═══ DATASET EXCERPTS ═══

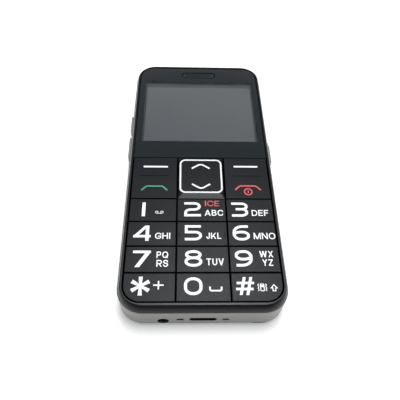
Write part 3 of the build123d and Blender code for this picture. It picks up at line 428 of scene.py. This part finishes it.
def new_piece(name, parts, materials, body, smooth_angle=30):
    """One welded mesh object from parts of (points, faces, material index), riding on a body."""
    starts = np.cumsum([0] + [len(points) for points, _, _ in parts])
    faces = []
    for start, (_, rows, _) in zip(starts, parts):
        faces += (rows + start).tolist()
    mesh = bpy.data.meshes.new(name)
    mesh.from_pydata(np.concatenate([points for points, _, _ in parts]), [], faces)
    indices = np.concatenate([np.full(len(rows), index, np.int32) for _, rows, index in parts])
    mesh.polygons.foreach_set("material_index", indices)
    weld = bmesh.new()
    weld.from_mesh(mesh)
    bmesh.ops.remove_doubles(weld, verts=weld.verts, dist=weld_reach)
    weld.to_mesh(mesh)
    weld.free()
    for material in materials:
        mesh.materials.append(material)
    mesh.polygons.foreach_set("use_smooth", np.ones(len(mesh.polygons), bool))
    mesh.set_sharp_from_angle(angle=np.radians(smooth_angle))
    piece = bpy.data.objects.new(name, mesh)
    bpy.context.scene.collection.objects.link(piece)
    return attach(piece, body)


def stacked_rings(rings, flip=False):
    """Faces between closed rings of as many points each, stacked in order.

    Each face joins a point, the next one round the ring, and the two over them in the ring above.
    """
    count = len(rings[0])
    points = np.concatenate(rings)
    step = np.arange(count)
    follow = (step + 1) % count
    faces = np.concatenate([
        np.stack([step, follow, follow + count, step + count], 1) + count * level
        for level in range(len(rings) - 1)
    ])
    return points, (faces[:, ::-1] if flip else faces)


def raised(outline, height):
    """A flat outline's points at a height."""
    return np.column_stack([outline, np.full(len(outline), height)])


def cast_acrylic(name, roughness):
    """Hard, glossy acrylic, whose surface has waves 6 mm long that are too low to be felt."""
    wave_length, wave_depth = 6 * mm, 0.002 * mm
    material, tree, shader, place = new_finish(name, roughness, ior=1.49)
    relief = add_node(
        tree, "Bump", {"Strength": 0.3, "Distance": wave_depth},
        {"Height": cloud(tree, place, wave_length, 0.0, 1.0)},
    )
    tree.links.new(relief.outputs["Normal"], shader.inputs["Normal"])
    return material, tree, shader, place


def clear_acrylic():
    """Acrylic with nothing behind it, which shows the display."""
    material, _, shader, _ = cast_acrylic("clear_acrylic", 0.02)
    shader.inputs["Base Color"].default_value = linear("#FBFCFC")
    shader.inputs["Transmission Weight"].default_value = 1.0
    return material


def inked_acrylic():
    """Acrylic over black ink: a deep, faintly blue black under a mirror-like surface."""
    material, tree, shader, place = cast_acrylic("inked_acrylic", 0.03)
    ink_cloud = 3 * mm
    tones = two_tones(tree, cloud(tree, place, ink_cloud, 0.0, 1.0), "#0D1519", "#10181C")
    tree.links.new(tones, shader.inputs["Base Color"])
    return material


window_low, window_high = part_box("display_window")
slot_low, slot_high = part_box("earpiece_mesh")
window_corner = 6.5 * mm
foot_corner = 0.3 * mm
window_edge = 0.3 * mm
window_air = 0.02 * mm
slot_gap = 0.45 * mm
slot_flat = 0.001 * mm
sharp_share = 0.1
clear_half_width = 26.1 * mm
clear_low = 12.3 * mm
clear_high = 52.6 * mm
clear_corner = 0.1 * mm


def window_outline(inset):
    """The window's outline drawn in by an inset: at the foot, which is sharp, by a share of it."""
    left, right = window_low.x + inset, window_high.x - inset
    bottom, top = window_low.y + inset * sharp_share, window_high.y - inset
    cuts = [(foot_corner,) * 2] * 2 + [(window_corner - inset,) * 2] * 2
    return rounded_path(
        [(left, bottom), (right, bottom), (right, top), (left, top)], cuts, steps=16
    )


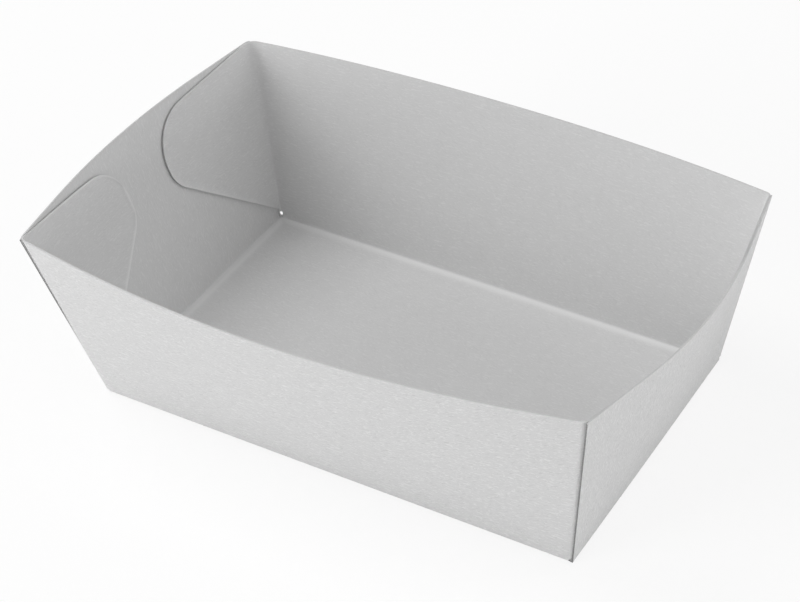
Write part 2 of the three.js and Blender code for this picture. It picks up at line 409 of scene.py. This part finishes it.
def flap_edges(y, root_y, foot_z, top_z, nose, top_round, foot_round):
    """The lowest and highest point of the flap at a distance y from the tray's middle."""
    foot_line = foot_z + (root_y - y) * math.tan(flap_foot_slope)
    top_line = top_z - (root_y - y) * math.tan(flap_top_slope)
    foot_corner = foot_z + (root_y - nose) * math.tan(flap_foot_slope)
    top_corner = top_z - (root_y - nose) * math.tan(flap_top_slope)
    foot_turn = (math.pi / 2 - flap_foot_slope) / 2
    top_turn = (math.pi / 2 - flap_top_slope) / 2
    foot_centre = (nose + foot_round, foot_corner + foot_round * math.tan(foot_turn))
    top_centre = (nose + top_round, top_corner - top_round * math.tan(top_turn))
    foot_limit = nose + foot_round * math.tan(foot_turn) * math.cos(flap_foot_slope)
    top_limit = nose + top_round * math.tan(top_turn) * math.cos(flap_top_slope)
    low = rounded(foot_line, y, foot_centre, foot_round, -1, foot_limit)
    high = rounded(top_line, y, top_centre, top_round, 1, top_limit)
    return low, high


def glue_flap(end, side, arc, arc_index):
    """The flap at the end of a corner fold, which it leaves above its foot."""
    marks = rise_marks[foot_row:]
    foot_y, top_y = abs(arc[foot_row, -1, 1]), abs(arc[-1, -1, 1])
    foot_z, top_z = marks[0] * corner_height, marks[-1] * corner_height
    nose = half_width - flap_reach[end, side]
    rounds = (nose, nose_top_round[end, side], nose_foot_round)
    tip = nose + nose_gap
    reach_share = np.sin(np.linspace(0, math.pi / 2, flap_columns))[None]
    foot_run = foot_y + (tip - foot_y) * reach_share
    top_run = top_y + (tip - top_y) * reach_share
    low, _ = flap_edges(foot_run, foot_y, foot_z, top_z, *rounds)
    _, high = flap_edges(top_run, top_y, foot_z, top_z, *rounds)

    # The rows start as the corner fold's and spread to lie close together along both edges
    spread = np.clip(reach_share / row_spread, 0, 1)
    at_root = (marks - marks[0]) / (marks[-1] - marks[0])
    at_nose = 0.5 - 0.5 * np.cos(math.pi * np.linspace(0, 1, len(marks)))
    share = at_root[:, None] * (1 - spread) + at_nose[:, None] * spread
    y = foot_run + (top_run - foot_run) * share
    t = (low + (high - low) * share) / corner_height
    u = side * y / (half_width + side_flare * t)
    lie = end_wall(end, u, t)
    flip = end * side > 0
    out = facing(lie, flip)

    edge_near = np.minimum(np.minimum(share * foot_nearness, 1 - share) * (high - low), y - tip)
    curl = flap_curl[end, side] * np.exp(-((edge_near / flap_curl_width) ** 2))
    lift = (flap_spring * reach_share + curl) * spread
    outer = lie - out * (lift + glue_gap)[..., None]
    inner = lie - out * (lift + glue_gap + board)[..., None]
    run = (half_length + end_flare * t) + 2 * corner_setback(end, side, t) + np.abs(y - foot_y)
    flat = np.stack((end * run, side * (half_width + t * panel_height)), -1)
    joined = open_grid(*run.shape)
    joined[:, 0] = arc_index[foot_row:, -1]
    # The painted highlight along a flap's edges, growing in from its root
    painted_highlight = flap_edge_painted_highlight[end, side] * np.exp(-((edge_near / flap_edge_width) ** 2)) * spread
    blank.panel(outer, inner, flat, flip, joined, painted_highlight)


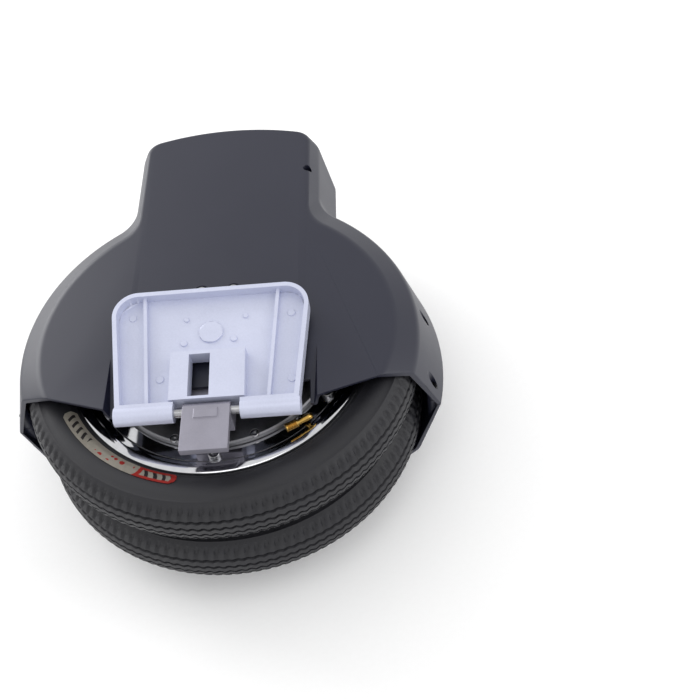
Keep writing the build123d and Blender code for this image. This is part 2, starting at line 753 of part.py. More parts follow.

═══

Extract verbatim only those lines that run from the line with "Write part 2" to the line with "return low, high", inclusive.

Write part 2 of the three.js and Blender code for this picture. It picks up at line 409 of scene.py. This part finishes it.
def flap_edges(y, root_y, foot_z, top_z, nose, top_round, foot_round):
    """The lowest and highest point of the flap at a distance y from the tray's middle."""
    foot_line = foot_z + (root_y - y) * math.tan(flap_foot_slope)
    top_line = top_z - (root_y - y) * math.tan(flap_top_slope)
    foot_corner = foot_z + (root_y - nose) * math.tan(flap_foot_slope)
    top_corner = top_z - (root_y - nose) * math.tan(flap_top_slope)
    foot_turn = (math.pi / 2 - flap_foot_slope) / 2
    top_turn = (math.pi / 2 - flap_top_slope) / 2
    foot_centre = (nose + foot_round, foot_corner + foot_round * math.tan(foot_turn))
    top_centre = (nose + top_round, top_corner - top_round * math.tan(top_turn))
    foot_limit = nose + foot_round * math.tan(foot_turn) * math.cos(flap_foot_slope)
    top_limit = nose + top_round * math.tan(top_turn) * math.cos(flap_top_slope)
    low = rounded(foot_line, y, foot_centre, foot_round, -1, foot_limit)
    high = rounded(top_line, y, top_centre, top_round, 1, top_limit)
    return low, high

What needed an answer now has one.